Aravis changed during the journey to Narnia. I think part of what Aslan told her was basically, "Look, this is how much you've changed." Before her journey she was willing to have another person beaten without thinking twice.
The scars that Aslan left there, well the book never mentioned any scars, but you can put it together that she did receive some. I think God leaves certain reminders on our bodies, of terrible things we have done in life. And when we see those reminders, we remember to never do them again. Aslan gave Aravis those scars, so that she could look at them every day, and so she would be able to build up a better character towards other people.
This is such an interesting question, and one that made me think a good deal.

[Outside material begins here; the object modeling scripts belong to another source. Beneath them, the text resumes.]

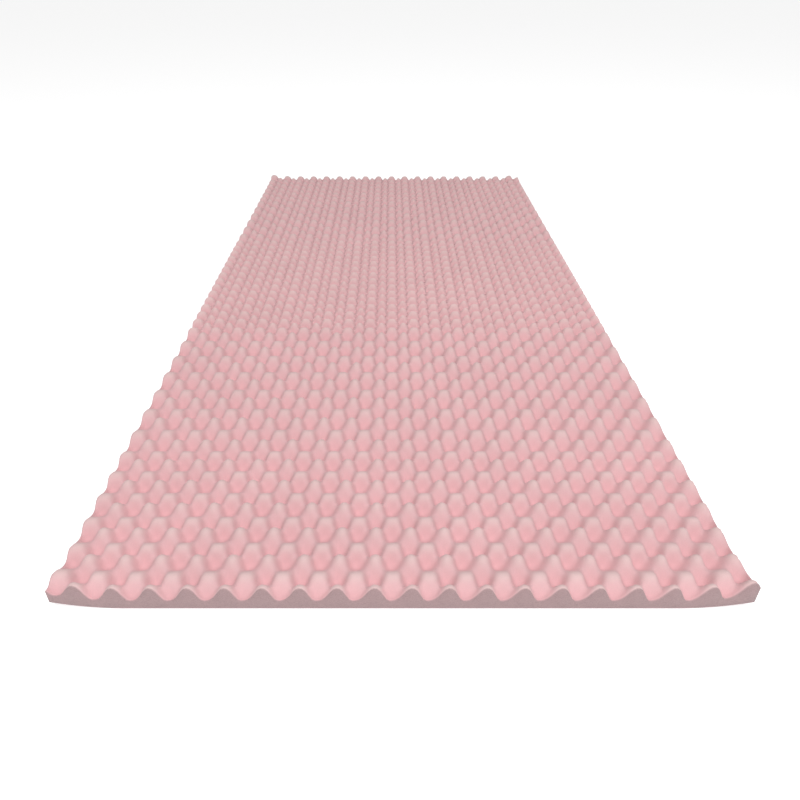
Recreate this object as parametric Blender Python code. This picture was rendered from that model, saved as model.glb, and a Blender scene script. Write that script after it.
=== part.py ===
"""Mattress topper: one slab of convoluted foam, flat underneath, with five zones of rounded bumps.

Metres, +Z up. X runs across the topper, Y along it from the near end (-Y) to the far end (+Y).
The origin is at the middle of the underside, on the surface that the topper lies on.
"""
import math

import bmesh
import bpy

OBJECT_NAME = "mattress_topper"
FOAM_NAME = "foam_slab"

# The slab
WIDTH = 0.900
LENGTH = 1.900
CREST_HEIGHT = 0.040
VALLEY_HEIGHT = 0.015
MIDDLE_HEIGHT = (CREST_HEIGHT + VALLEY_HEIGHT) / 2
SWELL = (CREST_HEIGHT - VALLEY_HEIGHT) / 2

# Across the width. Rows come in pairs: the second row of a pair has its crests half a pitch to the left.
CRESTS_PER_ROW = 19
PITCH = WIDTH / CRESTS_PER_ROW
LEAD_CREST = 0.8        # first crest of a lead row, in pitches from the left side
STAGGER = 0.5           # shift of the second row of a pair, in pitches
VALLEY_PLACE = 0.44     # valley to the right of a crest, in pitches: the bumps are steeper on their right

# Along the length. Each line is a run of row pairs, from the near end to the far end.
FIRST_ROW = 0.004       # near end to the first row's crests
#            pairs, pair pitch, lead row to second row
ROW_ZONES = (
    (6, 0.0504, 0.0190),     # near end
    (6, 0.0625, 0.0210),     # wide rows
    (1, 0.0450, 0.0240),     # change of pitch
    (13, 0.0370, 0.0187),    # close rows under the hips
    (1, 0.0450, 0.0225),     # change of pitch
    (5, 0.0619, 0.0318),     # wide rows
    (1, 0.0549, 0.0300),     # change of pitch
    (6, 0.0497, 0.0234),     # far end
)
CUT_SWELL = 0.6         # share of the swell left where the two ends are cut through their last row

# The corners have curled up a little.
NEAR_CURL = 0.012
FAR_CURL = 0.007
CURL_REACH = 0.095

FLAT_ANGLE = math.radians(0.1)
FOAM_COLOUR = (0.71, 0.42, 0.43, 1.0)
FOAM_ROUGHNESS = 0.9


def clear_scene():
    for item in list(bpy.data.objects):
        bpy.data.objects.remove(item)


def column_places():
    """Places across the width: both sides, and every crest and valley between them."""
    second_crest = LEAD_CREST - STAGGER
    steps = range(2 * CRESTS_PER_ROW)
    inner = [-WIDTH / 2 + PITCH * (second_crest + STAGGER * step) for step in steps]
    return [-WIDTH / 2] + inner + [WIDTH / 2]


def row_places():
    """Rows along the length, as (place, crest shift in pitches, share of the swell)."""
    near, far = -LENGTH / 2, LENGTH / 2
    rows = [(near, 0.0, CUT_SWELL)]
    lead = near + FIRST_ROW
    for pairs, pair_pitch, second_row in ROW_ZONES:
        for _ in range(pairs):
            rows.append((lead, 0.0, 1.0))
            rows.append((lead + second_row, STAGGER, 1.0))
            lead += pair_pitch
    rows.append((far, STAGGER, CUT_SWELL))
    return rows


def cross_section(pitches):
    """Height of a row at a place counted in pitches past a crest: 1 on the crest, -1 in the valley."""
    place = pitches % 1.0
    if place < VALLEY_PLACE:
        return math.cos(math.pi * place / VALLEY_PLACE)
    return math.cos(math.pi * (1.0 - place) / (1.0 - VALLEY_PLACE))


def foam_height(x, shift, share):
    pitches = (x + WIDTH / 2) / PITCH - LEAD_CREST + shift
    return MIDDLE_HEIGHT + SWELL * share * cross_section(pitches)


def corner_curl(x, y):
    """How far the slab has lifted off the surface at a place: nothing but near the four corners."""
    from_corner = math.hypot(WIDTH / 2 - abs(x), LENGTH / 2 - abs(y))
    rise = NEAR_CURL if y < 0 else FAR_CURL
    return rise * max(0.0, 1.0 - from_corner / CURL_REACH) ** 2


def is_valley(column, shift):
    """Columns alternate: odd ones carry the crests of second rows, even ones those of lead rows."""
    on_second_column = column % 2 == 1
    return on_second_column != (shift == STAGGER)


def shape_foam(bm, columns, rows):
    """One closed solid: a flat grid is the underside, and its extrusion is the bumpy top."""
    across = len(columns) - 1
    along = len(rows) - 1
    bmesh.ops.create_grid(bm, x_segments=across, y_segments=along, size=0.5)
    place_of = {}
    for vert in bm.verts:
        column = round((vert.co.x + 0.5) * across)
        row = round((vert.co.y + 0.5) * along)
        place_of[vert] = (column, row)
    under_faces = list(bm.faces)
    top = bmesh.ops.extrude_face_region(bm, geom=under_faces)
    top_verts = [item for item in top["geom"] if isinstance(item, bmesh.types.BMVert)]
    top_faces = [item for item in top["geom"] if isinstance(item, bmesh.types.BMFace)]
    for vert in top_verts:
        column = round((vert.co.x + 0.5) * across)
        row = round((vert.co.y + 0.5) * along)
        place_of[vert] = (column, row)

    valleys = []
    valley_shift = PITCH * (STAGGER - VALLEY_PLACE)
    on_top = set(top_verts)
    for vert, (column, row) in place_of.items():
        x = columns[column]
        y, shift, share = rows[row]
        if vert not in on_top:
            vert.co = (x, y, corner_curl(x, y))
            continue
        inside = 0 < column < across
        if inside and is_valley(column, shift):
            x -= valley_shift
            valleys.append(vert)
        vert.co = (x, y, foam_height(x, shift, share) + corner_curl(x, y))
    return under_faces, top_faces, valleys, place_of


def refine_top(bm, top_faces, valleys, place_of):
    """Every other face of the top gets the saddle at its middle, and the rest fold along their valleys."""
    saddles = []
    for face in top_faces:
        column, row = min(place_of[vert] for vert in face.verts)
        if (column + row) % 2 == 0:
            saddles.append(face)
    bmesh.ops.poke(bm, faces=saddles)
    bmesh.ops.connect_verts(bm, verts=valleys)


def flatten_underside(bm, under_faces):
    """The flat part of the underside becomes one face."""
    inner_edges = {edge for face in under_faces for edge in face.edges if not edge.is_boundary}
    edges = [edge for edge in inner_edges if all(face in under_faces for face in edge.link_faces)]
    verts = {vert for edge in edges for vert in edge.verts}
    bmesh.ops.dissolve_limit(bm, angle_limit=FLAT_ANGLE, verts=list(verts), edges=edges)


def foam_material():
    material = bpy.data.materials.new("foam")
    material.use_nodes = True
    shader = material.node_tree.nodes["Principled BSDF"]
    shader.inputs["Base Color"].default_value = FOAM_COLOUR
    shader.inputs["Roughness"].default_value = FOAM_ROUGHNESS
    shader.inputs["Metallic"].default_value = 0.0
    return material


def make_foam():
    bm = bmesh.new()
    under_faces, top_faces, valleys, place_of = shape_foam(bm, column_places(), row_places())
    refine_top(bm, top_faces, valleys, place_of)
    flatten_underside(bm, under_faces)
    bmesh.ops.recalc_face_normals(bm, faces=bm.faces)
    mesh = bpy.data.meshes.new(FOAM_NAME)
    bm.to_mesh(mesh)
    bm.free()
    mesh.materials.append(foam_material())
    return bpy.data.objects.new(FOAM_NAME, mesh)


def main():
    clear_scene()
    collection = bpy.data.collections.new(OBJECT_NAME)
    bpy.context.scene.collection.children.link(collection)
    collection.objects.link(make_foam())


main()
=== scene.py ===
"""Looks of the mattress topper: one slab of convoluted foam with five zones of bumps, on a pale floor.

Metres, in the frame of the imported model: X across the topper, Y along it from the near end to the far
end, +Z up, and the origin at the middle of the underside.
"""

import math

import bmesh
import bpy
import numpy as np
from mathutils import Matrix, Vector


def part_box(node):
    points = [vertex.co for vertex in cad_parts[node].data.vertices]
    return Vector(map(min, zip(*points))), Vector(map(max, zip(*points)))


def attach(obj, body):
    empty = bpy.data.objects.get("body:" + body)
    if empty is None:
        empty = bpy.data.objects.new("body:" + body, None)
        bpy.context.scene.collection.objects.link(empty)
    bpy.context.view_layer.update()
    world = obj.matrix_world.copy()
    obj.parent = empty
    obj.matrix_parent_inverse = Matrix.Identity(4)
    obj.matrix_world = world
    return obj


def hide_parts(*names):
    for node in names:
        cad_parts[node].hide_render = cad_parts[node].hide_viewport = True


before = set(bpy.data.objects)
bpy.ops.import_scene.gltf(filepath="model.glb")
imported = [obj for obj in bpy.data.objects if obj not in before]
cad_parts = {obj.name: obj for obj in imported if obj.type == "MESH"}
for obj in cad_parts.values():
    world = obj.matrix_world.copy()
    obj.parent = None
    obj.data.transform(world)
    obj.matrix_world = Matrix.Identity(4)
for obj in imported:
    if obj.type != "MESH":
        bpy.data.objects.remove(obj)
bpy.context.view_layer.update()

# The slab
SLAB_LOW, SLAB_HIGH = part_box("foam_slab")
WIDTH = SLAB_HIGH.x - SLAB_LOW.x
LENGTH = SLAB_HIGH.y - SLAB_LOW.y
CREST_HEIGHT = 0.040
VALLEY_HEIGHT = 0.015
EDGE_ROUND = 0.0015     # the cut edges are softened this much

# Across the width
CRESTS_PER_ROW = 19
PITCH = WIDTH / CRESTS_PER_ROW
LEAD_CREST = 0.75       # first crest of a lead row, in pitches from the left side
STAGGER = 0.5           # shift of the second row of a pair, in pitches

# Along the length: runs of row pairs, from the near end to the far end
FIRST_ROW = 0.004       # near end to the first row's crests
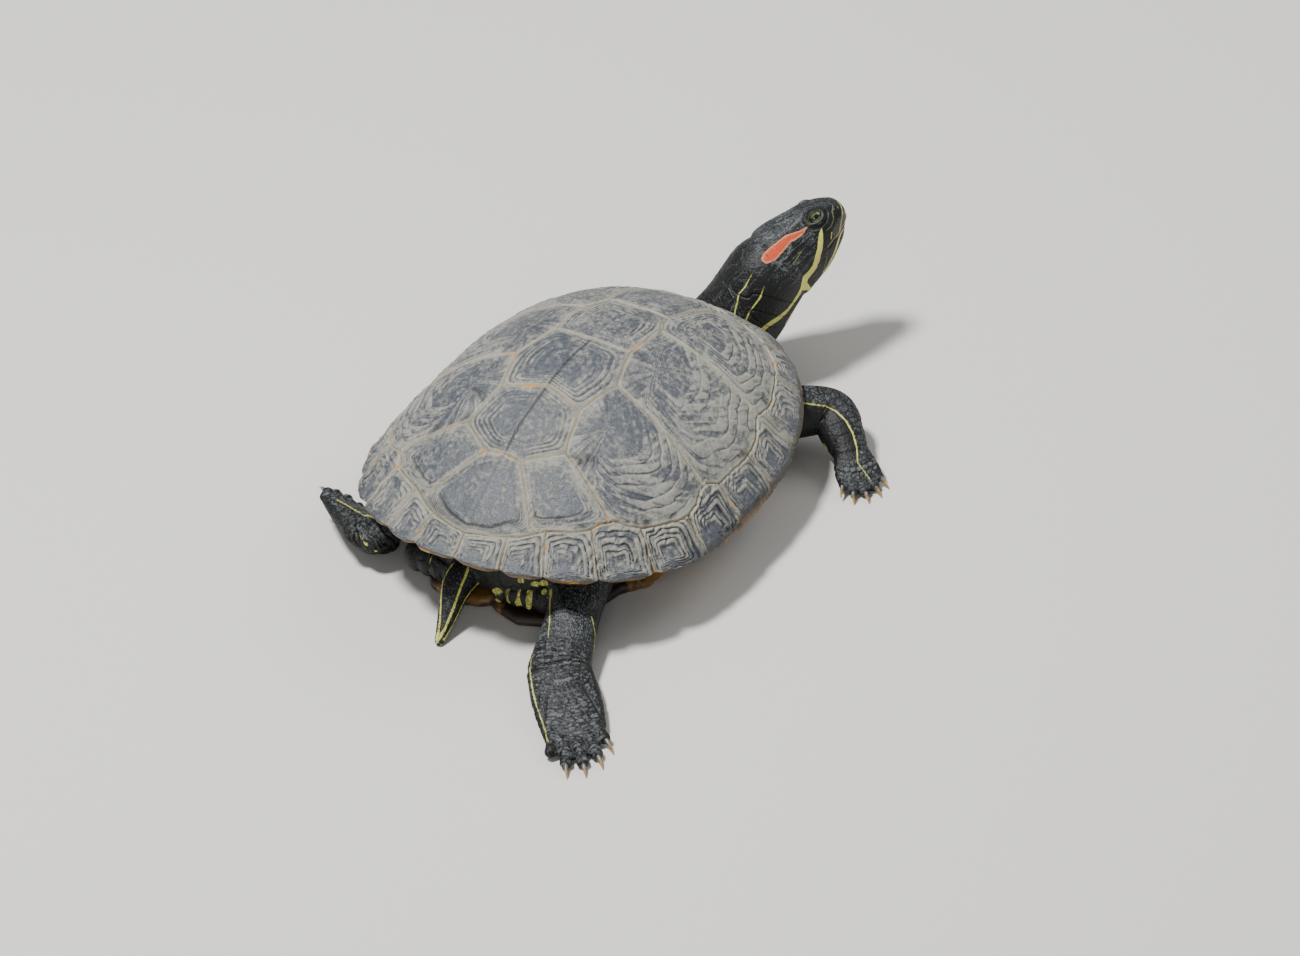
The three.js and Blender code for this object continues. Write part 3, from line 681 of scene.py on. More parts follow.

I don't know what side I come down on. Here's something that occurs to me, though. If we think about Lewis rather than Aravis, maybe Lewis wanted to remind readers that even "small" people matter, and this servant girl didn't exist merely as a tool for Aravis's escape. Lewis barely brings up this character as a subsidiary plot point during that part of the story, but he doesn't then just let her drop into obscurity. In addition to demonstrating that everyone has a story in Aslan's eyes, Lewis also shows by this situation that Aravis, though we may have come to love her and (if we're female readers) to identify with her, is accountable for her actions. And, as was said earlier in this thread, she's going to be a queen, and she needs to remember to keep all her people in mind.
In this book, until almost the end of the story, Aslan reaches people by action, not by direct appearance and explanation. There's an old saying, "Coincidence is God working anonymously." So what we see of Aslan in this story is what he does. This physical rather than verbal punishment is in line with such an approach.